McNeil keeps a cool head when she plays and watches herself for inconsistency. "I try to make corrections off the course," she says. "If I'm not hitting well, I stop thinking about it and just hit it. If you think too much, you'll just make it worse." McNeil, who started playing the game when her children were teenagers, finds it a great stress reliever.

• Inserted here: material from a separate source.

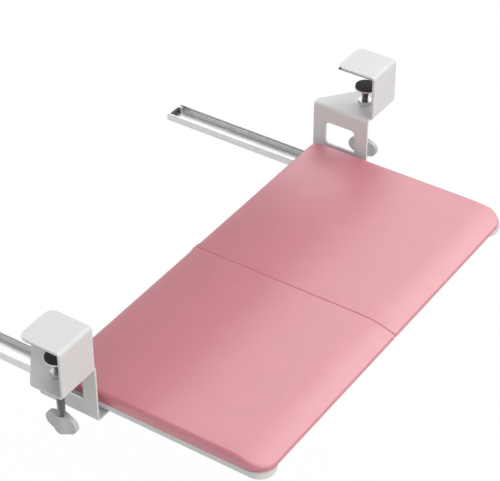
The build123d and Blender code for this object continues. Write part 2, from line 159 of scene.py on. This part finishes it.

McNeil's golfing partner, Kate Bush, a Toronto food stylist, takes a very different approach. "I hate it when someone is watching me, I'll pick up the ball and walk to get away from that pressure." To avoid feeling pressure from those waiting to tee off, Bush keeps her eyes only on the people ahead of her. "That way you know your pace is OK," she explains. Her other survival methods include creative scoring. "A pro told me, when you start, just try to get on the green in par and then two-putt. It's a way of achieving something and not feeling terrible."

Above all, these women believe the best way to survive 18 holes is to be relaxed and comfortable. Smell the flowers, listen to the birds, and don't be afraid to whack that little white fellow just where you want him to go.